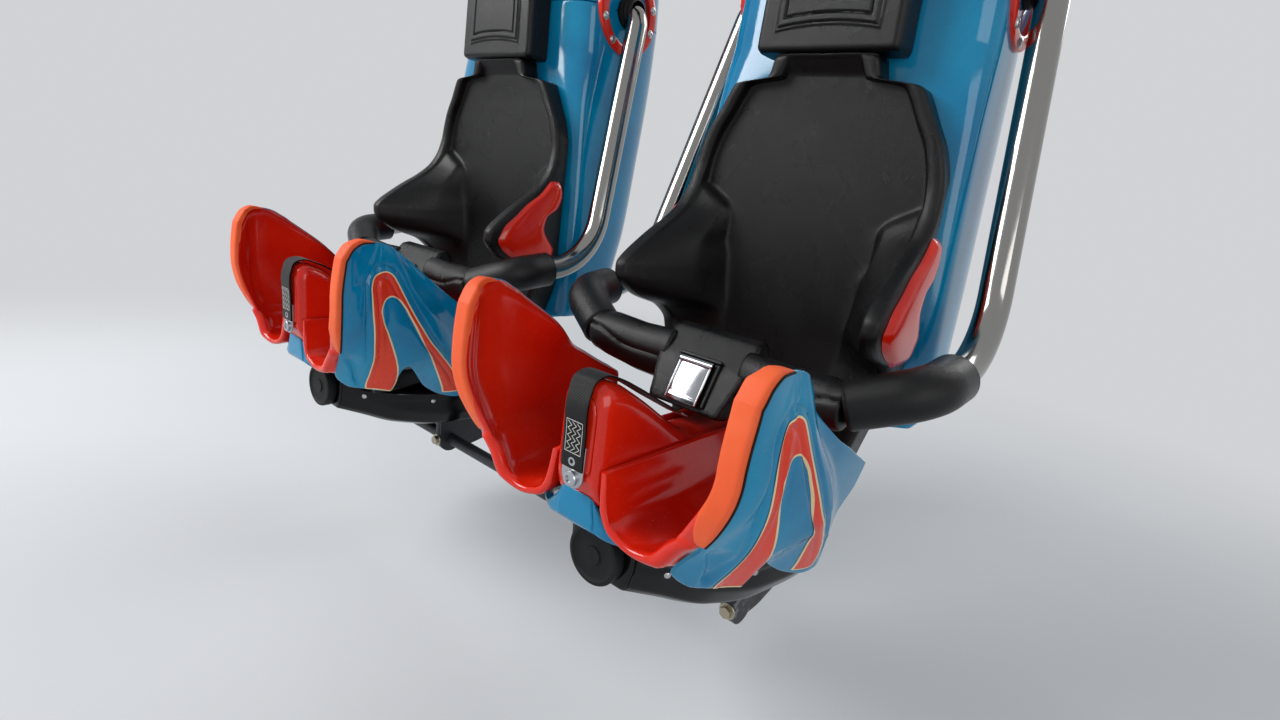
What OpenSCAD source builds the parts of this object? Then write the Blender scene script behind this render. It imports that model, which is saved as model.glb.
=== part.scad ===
// Two-seat passenger row of a suspended fairground ride, seats facing -Y.
// Origin: centre of the flat top face of the hanger flange. Units mm.

/* [Row] */
// distance between the two seat centres
seat_pitch = 836; // [820:2:880]
// length of the posts between the shell cap and the beam
post_length = 78; // [40:2:200]
// seat reference behind the flange centre (negative is forward)
seat_shift = -60; // [-90:5:-30]

/* [Back shell] */
// half width of the shell at the pivot rings
shell_half_top = 228; // [205:1:250]
// half width of the shell at its lower end
shell_half_low = 267; // [262:1:272]
// lower end of the shell above the pan
shell_foot = 108; // [100:1:116]
// depth of the shell at the seam
shell_depth = 372; // [350:2:390]
// top of the shell cap above the pan
cap_top = 1182; // [1120:2:1260]

/* [Pivot rings] */
// outer radius of the red pivot ring
ring_r = 95; // [85:1:97]
// width of the ring band
ring_band = 24; // [18:1:30]
// bolts on each ring
bolt_count = 10; // [6:1:14]
// height of the ring centre above the pan
ring_z = 828; // [820:2:836]
// ring centre behind the seat reference
ring_y = 140; // [133:1:147]

/* [Lap bar] */
// clear gap between the fixed parts and the lap bar
run_gap = 0.3; // [0.2:0.1:1]
// reach of the tube elbow outside the shell
elbow_out = 38; // [36:1:44]
// half width over the tube where it passes the seat
bar_half = 336; // [330:1:350]
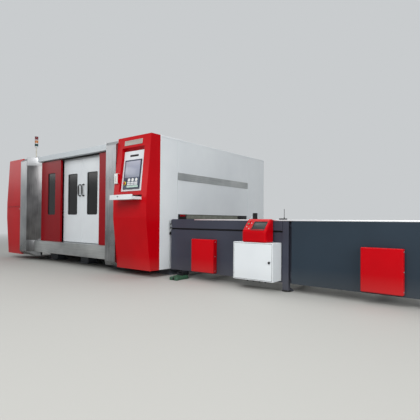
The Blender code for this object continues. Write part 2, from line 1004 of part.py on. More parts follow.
def add_door(side, start, handle_x, way):
    """One sliding door, hung in the overhead track."""
    leaf = add_box(
        "door_" + side, (start, door_y, door_low), (start + door_width, door_y + door_thickness, door_high),
        white_paint, panel_edge)
    middle = start + door_width / 2 - window_offset
    window = (middle - window_width / 2, middle + window_width / 2, window_low, window_high)
    cut_window(leaf, window, door_y, door_thickness)
    for place in (start + hanger_inset, start + door_width - hanger_inset):
        weld(leaf, hanger_plate(place), hanger_roller(place))
    pane = add_pane("door_window_" + side, window, door_y + door_thickness / 2)
    handle = add_handle("door_handle_" + side, handle_x)
    moving_body("door_%s_pivot" % side, (start, door_y, door_high), [leaf, pane, handle])


def track_middle_y():
    """The middle plane of the doors and of their track."""
    return door_y + door_thickness / 2


def roller_height():
    """The height of the hanger rollers' axles: they roll on the track's lower lips."""
    return track_low + track_wall + seat_gap + roller_radius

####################

Quote the listing above from its first line to the line with "flange. Units mm.", inclusive, and add nothing.

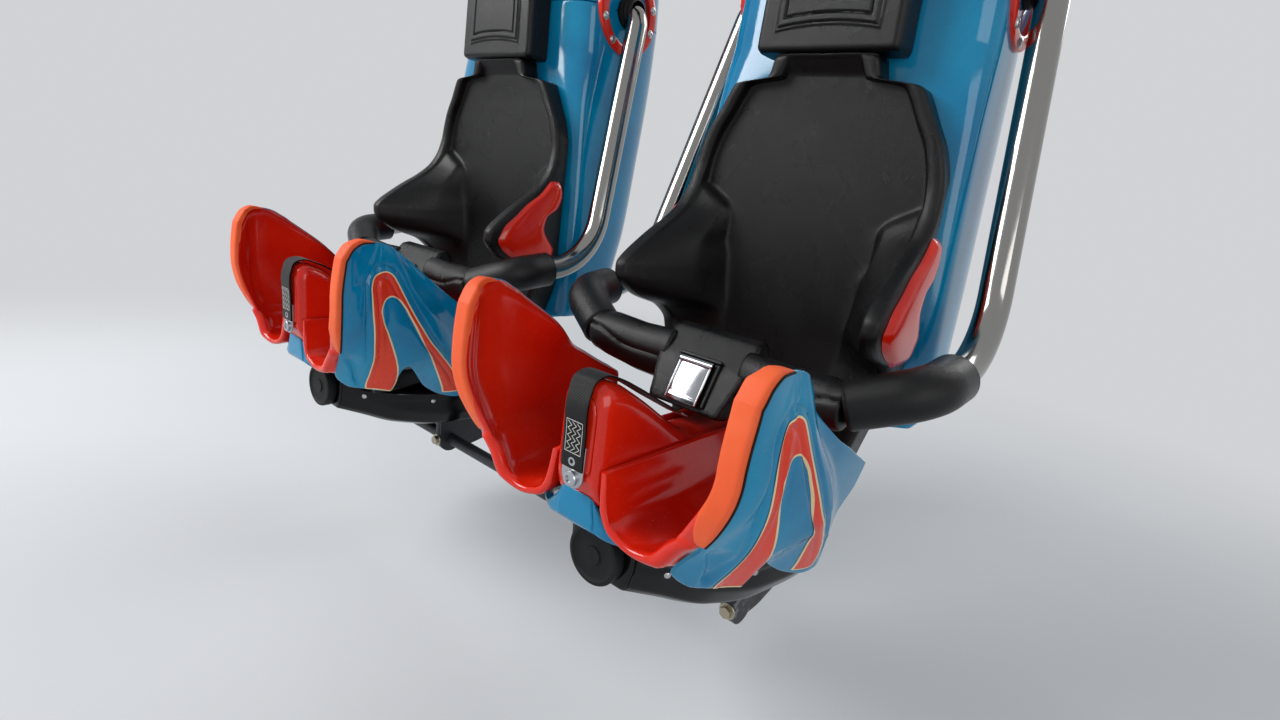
What OpenSCAD source builds the parts of this object? Then write the Blender scene script behind this render. It imports that model, which is saved as model.glb.
=== part.scad ===
// Two-seat passenger row of a suspended fairground ride, seats facing -Y.
// Origin: centre of the flat top face of the hanger flange. Units mm.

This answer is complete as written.